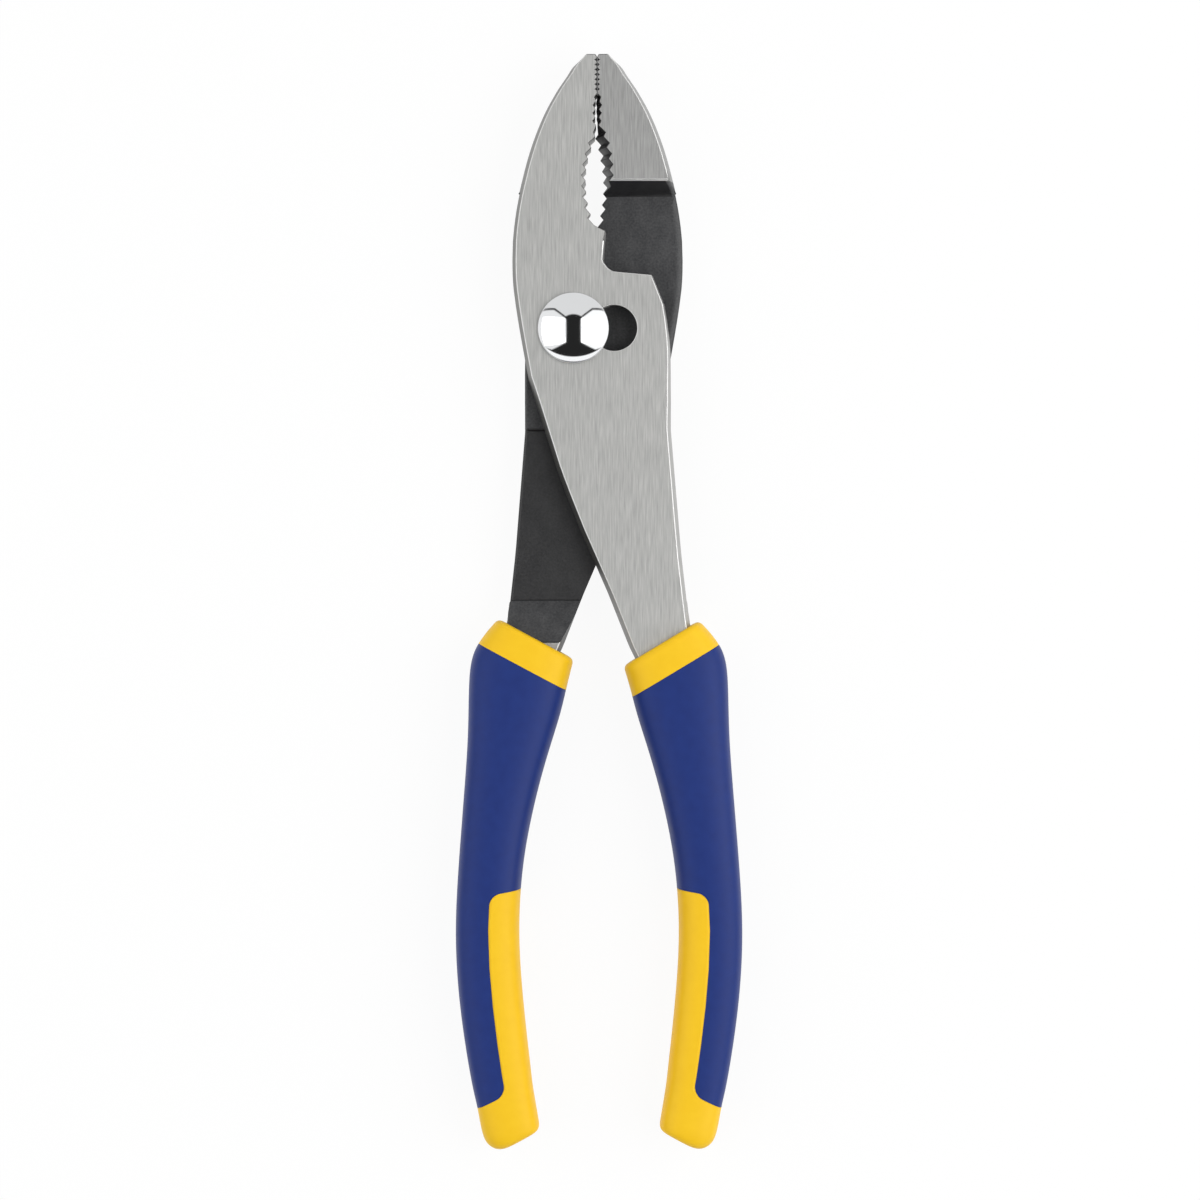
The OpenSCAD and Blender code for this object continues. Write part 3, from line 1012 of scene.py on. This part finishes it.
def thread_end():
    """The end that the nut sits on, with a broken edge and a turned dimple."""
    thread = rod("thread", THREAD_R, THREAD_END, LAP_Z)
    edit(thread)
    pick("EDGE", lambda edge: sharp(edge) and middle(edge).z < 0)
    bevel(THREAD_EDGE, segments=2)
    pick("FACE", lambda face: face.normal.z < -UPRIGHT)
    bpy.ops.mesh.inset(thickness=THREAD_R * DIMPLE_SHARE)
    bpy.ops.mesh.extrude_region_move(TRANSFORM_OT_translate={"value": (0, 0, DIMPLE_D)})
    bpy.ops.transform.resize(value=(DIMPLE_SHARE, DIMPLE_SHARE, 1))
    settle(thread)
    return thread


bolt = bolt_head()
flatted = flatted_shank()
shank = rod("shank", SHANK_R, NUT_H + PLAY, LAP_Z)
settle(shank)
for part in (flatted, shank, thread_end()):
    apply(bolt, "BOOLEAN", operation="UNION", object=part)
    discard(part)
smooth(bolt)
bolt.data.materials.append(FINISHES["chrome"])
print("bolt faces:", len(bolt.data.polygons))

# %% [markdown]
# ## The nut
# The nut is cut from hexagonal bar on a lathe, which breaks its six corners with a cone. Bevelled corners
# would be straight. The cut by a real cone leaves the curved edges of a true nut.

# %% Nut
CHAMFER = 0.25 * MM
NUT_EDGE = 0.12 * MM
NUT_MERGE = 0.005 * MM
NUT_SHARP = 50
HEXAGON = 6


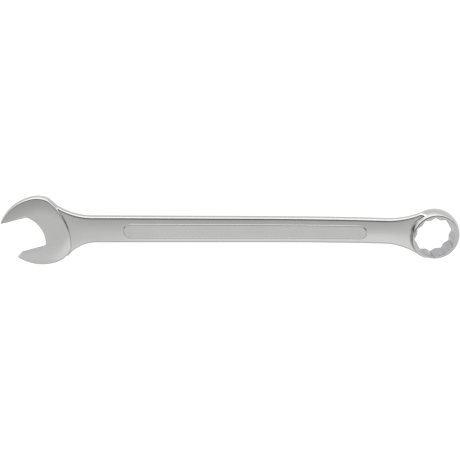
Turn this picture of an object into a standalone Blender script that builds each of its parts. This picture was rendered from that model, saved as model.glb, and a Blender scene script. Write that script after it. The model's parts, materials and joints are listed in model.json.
——————
* [Task description] Every record above must be duplicated exactly.

* [Response below]
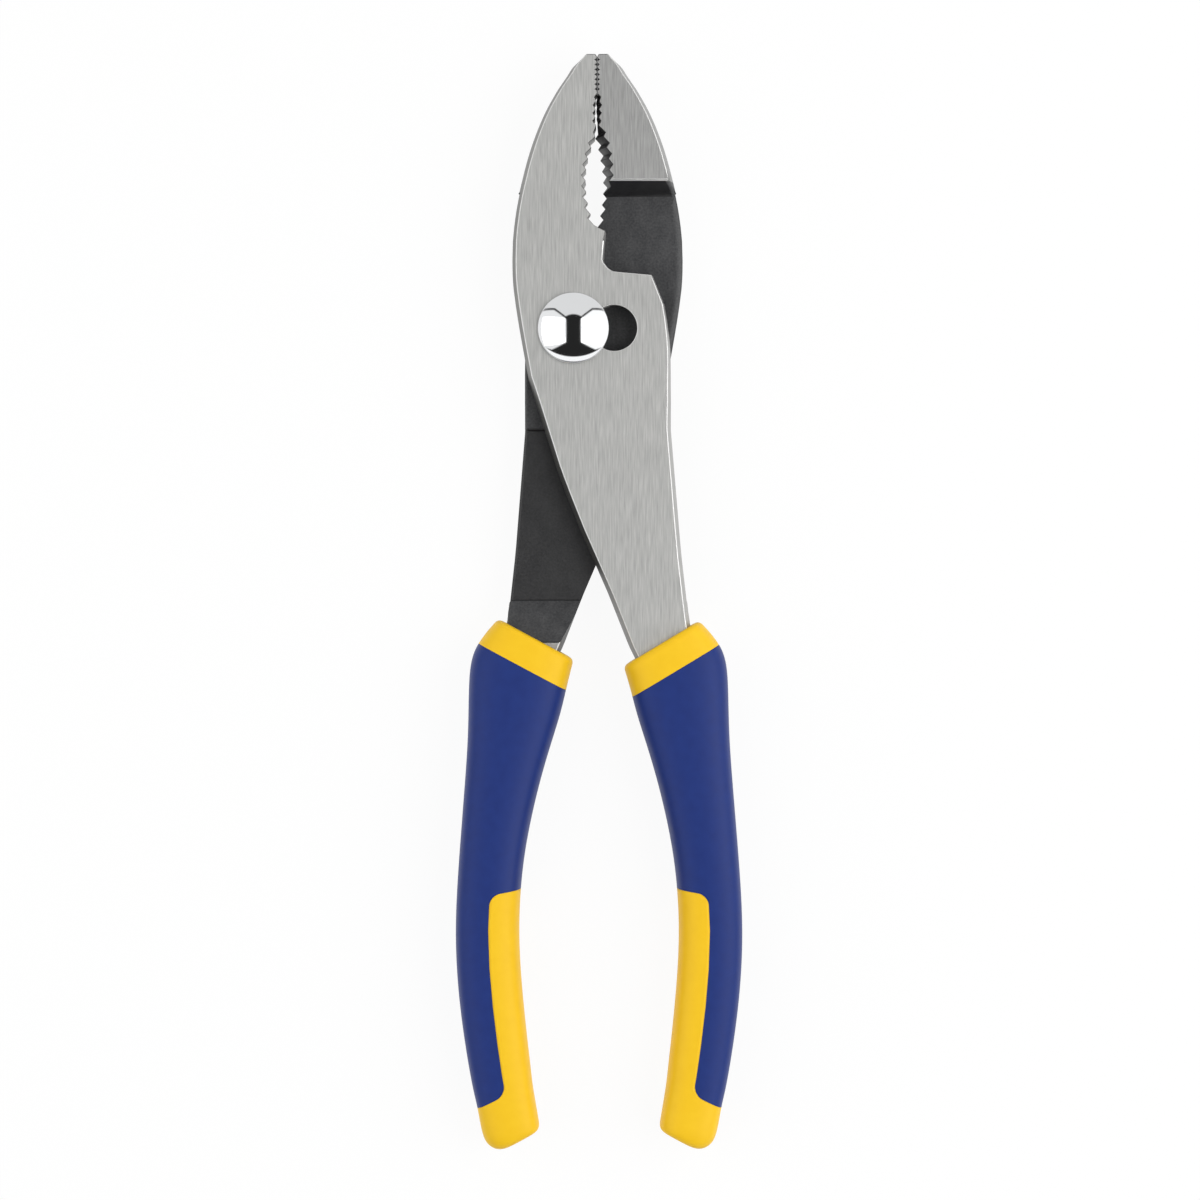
The OpenSCAD and Blender code for this object continues. Write part 3, from line 1012 of scene.py on. This part finishes it.
def thread_end():
    """The end that the nut sits on, with a broken edge and a turned dimple."""
    thread = rod("thread", THREAD_R, THREAD_END, LAP_Z)
    edit(thread)
    pick("EDGE", lambda edge: sharp(edge) and middle(edge).z < 0)
    bevel(THREAD_EDGE, segments=2)
    pick("FACE", lambda face: face.normal.z < -UPRIGHT)
    bpy.ops.mesh.inset(thickness=THREAD_R * DIMPLE_SHARE)
    bpy.ops.mesh.extrude_region_move(TRANSFORM_OT_translate={"value": (0, 0, DIMPLE_D)})
    bpy.ops.transform.resize(value=(DIMPLE_SHARE, DIMPLE_SHARE, 1))
    settle(thread)
    return thread


bolt = bolt_head()
flatted = flatted_shank()
shank = rod("shank", SHANK_R, NUT_H + PLAY, LAP_Z)
settle(shank)
for part in (flatted, shank, thread_end()):
    apply(bolt, "BOOLEAN", operation="UNION", object=part)
    discard(part)
smooth(bolt)
bolt.data.materials.append(FINISHES["chrome"])
print("bolt faces:", len(bolt.data.polygons))

# %% [markdown]
# ## The nut
# The nut is cut from hexagonal bar on a lathe, which breaks its six corners with a cone. Bevelled corners
# would be straight. The cut by a real cone leaves the curved edges of a true nut.

# %% Nut
CHAMFER = 0.25 * MM
NUT_EDGE = 0.12 * MM
NUT_MERGE = 0.005 * MM
NUT_SHARP = 50
HEXAGON = 6


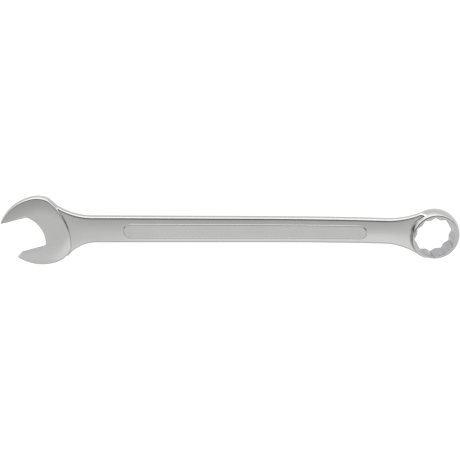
Turn this picture of an object into a standalone Blender script that builds each of its parts. This picture was rendered from that model, saved as model.glb, and a Blender scene script. Write that script after it. The model's parts, materials and joints are listed in model.json.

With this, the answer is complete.